DP10400 Ambiguity, Disagreement, and Allocation of Control in Firms
|Author(s):||David Dicks, Paolo Fulghieri|
|Publication Date:||February 2015|
|Keyword(s):||ambiguity aversion, corporate governance, disagreement|
|Programme Areas:||Financial Economics|
|Link to this Page:||cepr.org/active/publications/discussion_papers/dp.php?dpno=10400|
We present a novel source of disagreement grounded in decision theory: ambiguity aversion. We show that ambiguity aversion generates endogenous disagreement between a firm's insider and outside shareholders, creating a new rationale for corporate governance systems. In our paper, optimal corporate governance depends on both firm characteristics and the composition of the outsiders' overall portfolio.
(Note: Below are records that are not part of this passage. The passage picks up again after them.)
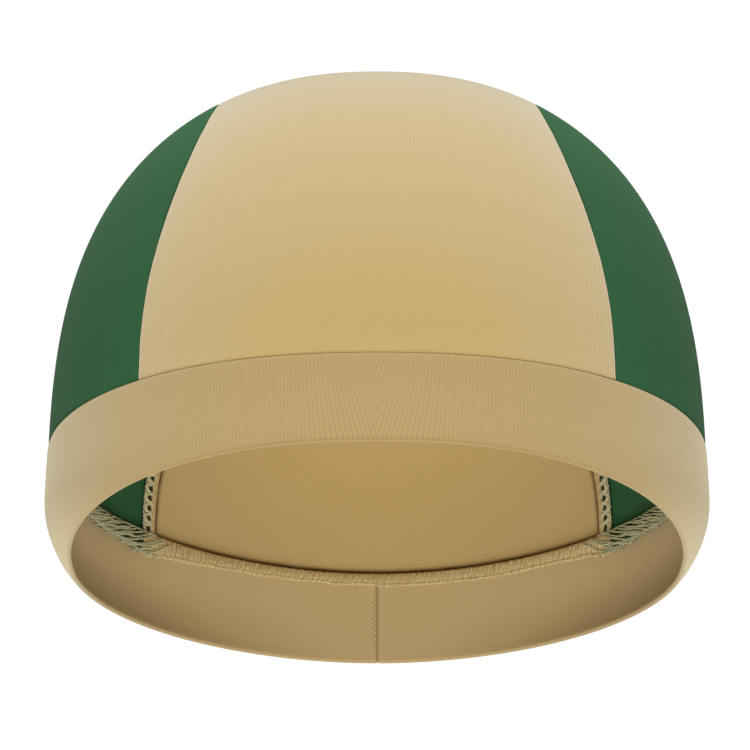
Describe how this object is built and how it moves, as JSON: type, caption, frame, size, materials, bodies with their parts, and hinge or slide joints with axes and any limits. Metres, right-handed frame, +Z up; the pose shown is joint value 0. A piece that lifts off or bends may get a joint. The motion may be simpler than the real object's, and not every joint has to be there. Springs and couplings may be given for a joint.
{
  "type": "helmet liner cap",
  "caption": "Close-fitting stretch-knit skull cap in its worn shape: tan centre panel, green side panels, doubled folded band all round, overlocked seams inside.",
  "frame": {"origin": "top of the hollow, on the crown's underside, where it sits on the crown of a head", "axes": "+Z up out of the crown, rim plane level, forehead towards -Y, wearer's left towards +X"},
  "size_m": [0.1618, 0.1904, 0.1278],
  "materials": {
    "tan_knit": "smooth matt stretch knit, fine upright wales",
    "green_knit": "smooth matt stretch knit",
    "band_knit": "smooth matt stretch knit, doubled, with fine upright wales",
    "overlock_thread": "fluffy looped overlock thread"
  },
  "bodies": {
    "root": {"centre_panel": "tan_knit", "side_panel_left": "green_knit", "side_panel_right": "green_knit", "band": "band_knit", "panel_seam_left": "overlock_thread", "panel_seam_right": "overlock_thread", "band_seam": "overlock_thread"}
  },
  "joints": []
}
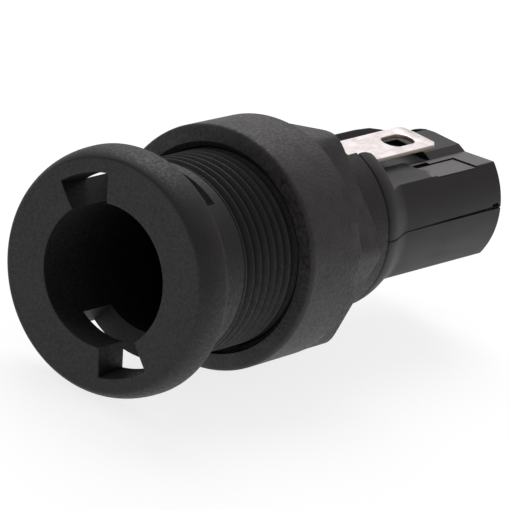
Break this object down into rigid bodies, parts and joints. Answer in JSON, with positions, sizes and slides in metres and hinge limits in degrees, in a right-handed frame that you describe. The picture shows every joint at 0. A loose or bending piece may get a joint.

A strong governance system is desirable when the value of the firm's assets in place, relative to the growth opportunity, is sufficiently small or is sufficiently large, suggesting a corporate governance life cycle. In addition, more diversified outsiders (such as generalist mutual funds) prefer stronger governance, while outsiders with a portfolio heavily invested in the same asset class as the firm (such as venture capitalists or private equity investors) are more willing to tolerate a weak governance system, where the portfolio companies' insiders have more leeway in determining corporate policies. Finally, we find that ambiguity aversion introduces a direct link between the strength of the corporate governance system and firm transparency, whereby firms with weaker governance should also optimally be more opaque.